Dentre os pobres e enfermos, Francisco dedicou especial atenção aos leprosos. Banidos do convívio da sociedade como pessoas amaldiçoadas por Deus, eles se tornam para Francisco o lugar da manifestação do theos. Se antes ele sentia horror à simples vista de leprosos, agora ele lhes presta serviços, lavando-lhes a podridão das feridas 21, fazendo misericórdia para com eles, como diz em seu Testamento 22. Mas a característica de Francisco no trato com os leprosos não é seu serviço, mas sua relação com eles. Ele estabelece novo relacionamento, não de pessoas excluídas, mas de irmãos. Se o mais importante fosse o serviço, Francisco teria estabelecido como finalidade da Ordem o cuidado dos leprosos. Já existiam instituições na Igreja com esta finalidade, como, por exemplo, a instituição de Santo Antão 23. Dentro de sua ótica, Francisco contempla no leproso o sacramento do Cristo, a presença do próprio Cristo enfermo, ou melhor, do Cristo que assumiu as nossas enfermidades em seu contínuo processo kenótico. Igualmente Francisco não pensa em termos de promoção humana. Evidentemente, ele dá esmolas aos pobres, preocupa-se com as necessidades dos leprosos.

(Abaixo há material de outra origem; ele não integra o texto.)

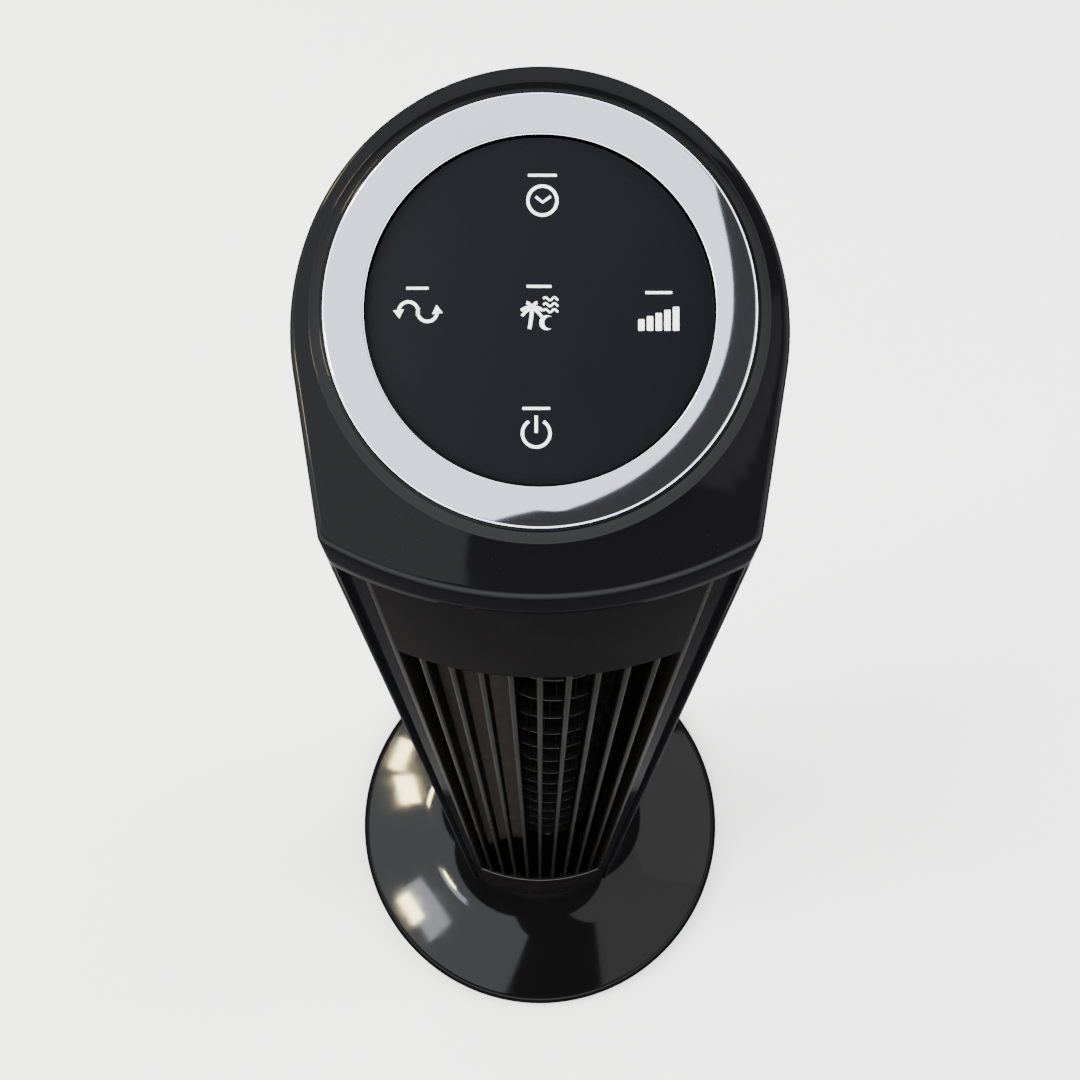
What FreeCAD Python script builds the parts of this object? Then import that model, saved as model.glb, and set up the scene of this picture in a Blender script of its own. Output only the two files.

No entanto, a idéia motriz não é a promoção humana, mas o cuidado com o irmão, o servir a Cristo na pessoa do irmão: “o que fizestes ao menor de meus irmãos é a mim que o fizestes” (Mt 25,40). O leproso é manifestação ou sacramento do Cristo rejeitado, banido e excluído.

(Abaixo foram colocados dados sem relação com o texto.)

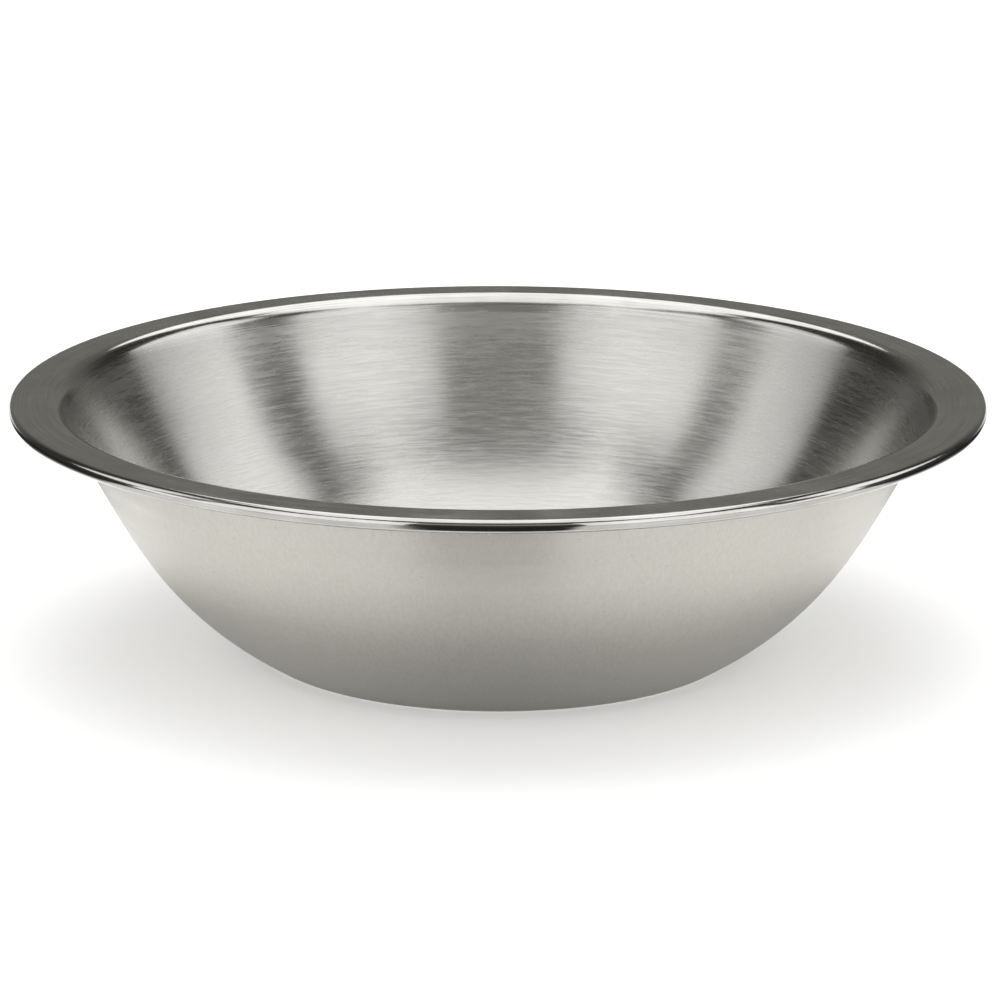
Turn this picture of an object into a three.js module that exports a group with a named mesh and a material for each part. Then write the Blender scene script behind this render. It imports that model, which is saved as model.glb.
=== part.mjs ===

Se na época de Francisco era difícil ver no leproso o sinal ou o sacramento de Cristo, mais difícil ainda era ver este sinal nos ladrões e assaltantes. Este tipo de marginalidade e de exclusão continua oferecendo dificuldades até o dia de hoje. Francisco tinha uma fina percepção. Mesmo nos ladrões ele era capaz de ver de alguma forma a presença do theos.

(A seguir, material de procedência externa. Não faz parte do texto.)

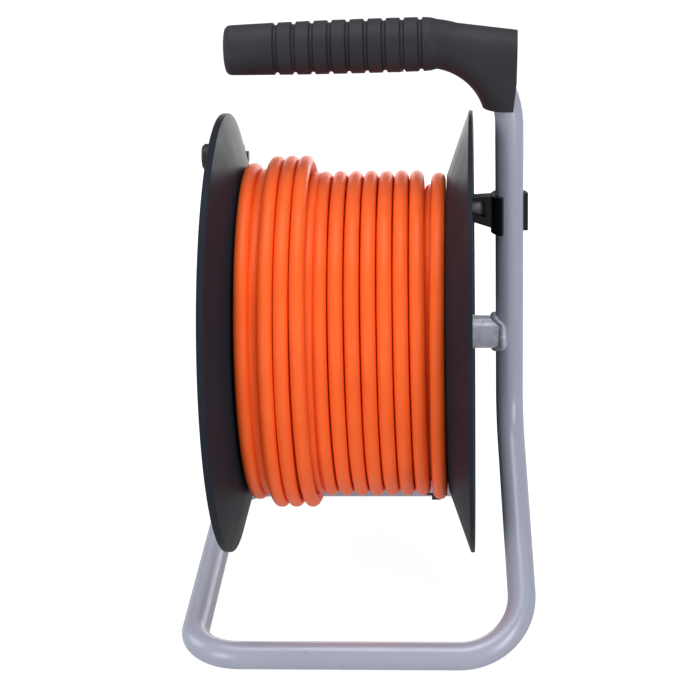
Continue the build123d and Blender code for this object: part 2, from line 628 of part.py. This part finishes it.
# ---- Winding knob ----------------------------------------------------------------------
KNOB_NUT_X = KNOB_END_X + 4.3
KNOB_FLOOR_X = KNOB_END_X + 7.9
knob_axle = rod_x(KNOB_AXLE_R, KNOB_NUT_X - 0.3, KNOB_HEAD_X[0], KNOB_Y, KNOB_Z)
knob_axle += rod_x(KNOB_HEAD_R, *KNOB_HEAD_X, KNOB_Y, KNOB_Z)
save("knob_axle", at_axle(knob_axle))
knob_nut = extrude(Plane.YZ.offset(KNOB_NUT_X) * RegularPolygon(5.0, 6), amount=3.2)
knob_nut = Pos(0, KNOB_Y, KNOB_Z) * knob_nut - rod_x(KNOB_AXLE_R + 0.02, -120, -90, KNOB_Y, KNOB_Z)
save("knob_nut", at_axle(knob_nut))
knob = turned([
    (KNOB_END_X, 6.2),
    (KNOB_END_X, KNOB_R - 1.6),
    (KNOB_END_X + 1.6, KNOB_R),
    (KNOB_END_X + 9.0, KNOB_R),
    (KNOB_BOSS_X[0] - 6.0, KNOB_R - 1.6),
    (KNOB_BOSS_X[0] - 0.5, KNOB_R - 0.8),
    (KNOB_BOSS_X[0] - 0.5, KNOB_AXLE_R + RUNNING_GAP),
    (KNOB_FLOOR_X, KNOB_AXLE_R + RUNNING_GAP),
    (KNOB_FLOOR_X, 6.2),
])
save("winding_knob", at_axle(Pos(0, KNOB_Y, KNOB_Z) * knob))

# ---- Brake clip ------------------------------------------------------------------------
clip_r = TUBE_R + CLIP_WALL
clip_centre = Pos(UPRIGHT_X, 0, 0)
clip = rod_z(clip_r, *CLIP_Z)
finger_points = [
    (-clip_r + 1.5, CLIP_Z[0] + 3),
    (-clip_r + 1.5, CLIP_Z[1] - 0.5),
    (FINGER_TIP_X - UPRIGHT_X, FINGER_Z[1]),
    (FINGER_TIP_X - UPRIGHT_X, FINGER_Z[0]),
]
finger_outline = Plane.XZ * Polyline(*finger_points, close=True)
finger = extrude(make_face(finger_outline), amount=FINGER_HALF_WIDTH, both=True)
window = [(-15.5, 262.5), (-15.5, 273.5), (-31, 272.3), (-31, 266.7)]
finger -= extrude(make_face(Plane.XZ * Polyline(*window, close=True)), amount=20, both=True)
clip = clip + finger - rod_z(TUBE_R + RUNNING_GAP, CLIP_Z[0] - 1, CLIP_Z[1] + 1)
opening_arc = [
    (25 * math.cos(math.radians(CLIP_OPENING_CENTRE + CLIP_OPENING * share)),
     25 * math.sin(math.radians(CLIP_OPENING_CENTRE + CLIP_OPENING * share)))
    for share in (-0.5, 0, 0.5)
]
opening_face = make_face(Polyline((0, 0), *opening_arc, close=True))
clip -= extrude(Pos(0, 0, CLIP_Z[0] - 1) * opening_face, amount=CLIP_Z[1] - CLIP_Z[0] + 2)
save("brake_clip", clip_centre * clip)

# ---- Cord ------------------------------------------------------------------------------
winding = turned([
    (FRONT_X + 0.1, CORE_R + 0.1),
    (FRONT_X + 0.1, FIRST_TURN_R),
    (RAISED_X[0], FIRST_TURN_R),
    (RAISED_X[0], RAISED_R),
    (RAISED_X[1], RAISED_R),
    (RAISED_X[1], WINDING_R),
    (REAR_X - 0.1, WINDING_R),
    (REAR_X - 0.1, CORE_R + 0.1),
])
save("cord_winding", at_axle(winding))

# The last turn leaves the winding underneath and lies against it up to the plug.
tail_points = [
    (54.4, -30, 81.0),
    (54.0, 20, 80.5),
    (51.0, 66, 90.0),
    (45.5, 103, 117.0),
    (PLUG_X, PLUG_Y, 152.0),
    (PLUG_X, PLUG_Y, PLUG_BASE_Z),
]
tail_radii = []
for before, corner, after in zip(tail_points, tail_points[1:], tail_points[2:]):
    run_in = Vector(*corner) - Vector(*before)
    run_out = Vector(*after) - Vector(*corner)
    half_turn = math.radians(run_in.get_angle(run_out) / 2)
    tail_radii.append(0.45 * min(run_in.length, run_out.length) / math.tan(half_turn))
print("tail radii", [round(radius, 1) for radius in tail_radii])
cord_tail = pipe(tail_points, tail_radii, CORD_R)
save("cord_tail", cord_tail)

RELIEF_LENGTH = 20.5
relief = Solid.make_cone(6.4, 9.0, RELIEF_LENGTH)
relief = Pos(PLUG_X, PLUG_Y, PLUG_BASE_Z - RELIEF_LENGTH) * relief
relief -= rod_z(CORD_R + 0.02, PLUG_BASE_Z - 40, PLUG_BASE_Z + 1, PLUG_X, PLUG_Y)
save("plug_strain_relief", relief)

PLUG_FACE_Z = PLUG_BASE_Z + PLUG_LENGTH
plug_outline = Plane.XZ * Polyline(
    (0, 0), (9.2, 0), (13.0, 5.0), (17.0, 16.0), (PLUG_R, 20.0), (PLUG_R, PLUG_LENGTH), (0, PLUG_LENGTH),
    close=True,
)
plug_body = Pos(PLUG_X, PLUG_Y, PLUG_BASE_Z) * revolve(make_face(plug_outline), Axis.Z)
PLUG_PIN_DEPTH = 12.0
PLUG_PIN_OUT = 19.0
PIN_ROOT_R = 2.9
STRAP_Z = (PLUG_FACE_Z - 16.0, PLUG_FACE_Z)
pins = []
straps = []
for side in (-1, 1):
    pin_x = PLUG_X + side * PIN_PITCH / 2
    plug_body -= rod_z(PIN_ROOT_R + 0.02, PLUG_FACE_Z - PLUG_PIN_DEPTH, PLUG_FACE_Z + 1, pin_x, PLUG_Y)
    pin = rod_z(PIN_ROOT_R, PLUG_FACE_Z - PLUG_PIN_DEPTH, PLUG_FACE_Z, pin_x, PLUG_Y)
    pins.append(pin + rod_z(PIN_R, PLUG_FACE_Z - 1, PLUG_FACE_Z + PLUG_PIN_OUT, pin_x, PLUG_Y))
    recess_y = sorted((PLUG_Y + side * (PLUG_R - 2.4), PLUG_Y + side * (PLUG_R + 1)))
    plug_body -= block((PLUG_X - 3.2, PLUG_X + 3.2), recess_y, (STRAP_Z[0], PLUG_FACE_Z + 1))
    strap_y = sorted((PLUG_Y + side * (PLUG_R - 2.4), PLUG_Y + side * (PLUG_R - 1.2)))
    straps.append(block((PLUG_X - 2.4, PLUG_X + 2.4), strap_y, STRAP_Z))
save("plug_body", plug_body)
save("plug_pins", group(pins))
save("plug_earth_straps", group(straps))

TIE_ANGLE = -115.0            # underneath, a little towards -Y
tie = tube_x(WINDING_R + 1.6, WINDING_R + 0.2, 44.0, 58.6)
tie &= rod_x(2.6, 40, 60, WINDING_R + 1, 0) + block((44, 58.6), (WINDING_R - 2, WINDING_R + 4), (-2.2, 2.2))
tie += block((48.5, 54.0), (WINDING_R + 1.0, WINDING_R + 4.6), (-3.2, 3.2))
save("cord_tie", at_axle(around_drum(tie, TIE_ANGLE)))
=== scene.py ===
"""Looks of the extension cord reel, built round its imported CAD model.

Lengths are metres in the model's own frame, except where a name or comment says millimetres.
"""
import json
import math
import random

import bmesh
import bpy
from mathutils import Matrix, Vector


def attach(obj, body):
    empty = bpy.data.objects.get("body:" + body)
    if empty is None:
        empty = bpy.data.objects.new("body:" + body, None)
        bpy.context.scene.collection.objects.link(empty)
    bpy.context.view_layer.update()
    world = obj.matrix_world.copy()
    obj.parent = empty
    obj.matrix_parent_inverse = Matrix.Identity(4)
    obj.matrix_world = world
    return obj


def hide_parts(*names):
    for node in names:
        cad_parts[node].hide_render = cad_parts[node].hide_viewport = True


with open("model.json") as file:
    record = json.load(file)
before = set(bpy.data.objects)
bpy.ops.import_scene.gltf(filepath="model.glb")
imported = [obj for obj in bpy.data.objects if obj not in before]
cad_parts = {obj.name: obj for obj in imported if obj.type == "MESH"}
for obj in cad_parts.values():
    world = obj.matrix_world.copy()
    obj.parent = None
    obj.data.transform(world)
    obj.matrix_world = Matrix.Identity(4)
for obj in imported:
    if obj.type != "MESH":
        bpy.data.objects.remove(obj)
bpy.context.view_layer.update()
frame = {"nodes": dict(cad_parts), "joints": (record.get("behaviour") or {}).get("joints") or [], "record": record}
MM = 0.001

# ---- Places read from the frame --------------------------------------------------------
joint_at = {joint["name"]: Vector(joint.get("pos_m", (0, 0, 0))) for joint in frame["joints"]}
AXLE_Z = joint_at["drum_spin"].z
UPRIGHT_X = joint_at["brake_swing"].x
CORD_R = 4.7 * MM


def node(name):
    return frame["nodes"][name]


# ---- Camera ----------------------------------------------------------------------------
CAMERA_AZIMUTH = math.radians(4.163)
CAMERA_ELEVATION = math.radians(22.474)
CAMERA_ROLL = math.radians(-1.883)
CAMERA_DISTANCE = 1.3407
CAMERA_AIM = Vector((-0.00577, 0, AXLE_Z - 0.01278))
SENSOR = 36.0
CAMERA_LENS = 2017.9 / 700 * SENSOR    # from the focal length in pixels of a 700-wide picture

camera_data = bpy.data.cameras.new("camera")
camera_data.sensor_width = SENSOR
camera_data.lens = CAMERA_LENS
camera = bpy.data.objects.new("camera", camera_data)
bpy.context.scene.collection.objects.link(camera)
camera_back = Vector((
    math.sin(CAMERA_AZIMUTH) * math.cos(CAMERA_ELEVATION),
    -math.cos(CAMERA_AZIMUTH) * math.cos(CAMERA_ELEVATION),
    math.sin(CAMERA_ELEVATION),
))
camera.rotation_mode = "QUATERNION"
camera.location = CAMERA_AIM + camera_back * CAMERA_DISTANCE
roll = Matrix.Rotation(CAMERA_ROLL, 4, "Z").to_quaternion()
camera.rotation_quaternion = (-camera_back).to_track_quat("-Z", "Y") @ roll
bpy.context.scene.camera = camera


# ---- Cord ------------------------------------------------------------------------------
# The winding is one list of turns. Each turn has its place along the axle at the top, the
# middle and the bottom of its near half, and its radius at the top and at the bottom.
# On the far side the cord moves over to the next turn.
POINTS_PER_TURN = 24
STEP_ANGLE = 360 / POINTS_PER_TURN
ENTRY_ANGLE = 45.0
TOP_ANGLE = 90.0
BOTTOM_ANGLE = 270.0
TURN_START = 60.0             # degrees; a turn keeps its own lane from here
TURN_END = 285.0              # to here
ENTRY_X = -63.0               # this and the rest of these values are millimetres
INNER_R = 84.9
LAYER_STEP = 8.2
WOBBLE_X = 0.12
WOBBLE_R = 0.1
FLANGE_JUMP = 20              # a turn that comes back over more than this goes over the others
FLANGE_LIFT = 9.5
RAISED_R = 110                # turns outside this radius lie on top of the third layer
RAISED_LIFT = 7.5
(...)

Não é sem sentido sua admoestação na Regra não Bulada: “E quem vier procurá-los, amigo ou adversário, ladrão ou assaltante, seja recebido benignamente”24. Não se trata apenas de uma estratégia de boa convivência ou de boas maneiras, mas de uma concepção teológica da alteridade. Mais ainda, Francisco seguia o exemplo de Cristo que era acusado de conviver com gente de má vida (cf. Mt 9,11; Mc 2, 16; Lc 5, 30; 19,7. O outro, mesmo ladrão ou assaltante, em sua essência, nunca deixa de ser lugar da manifestação do theos, e para ele sempre há possibilidade de conversão, como se pode ver no episódio dos ladrões convertidos em Monte Casale 25.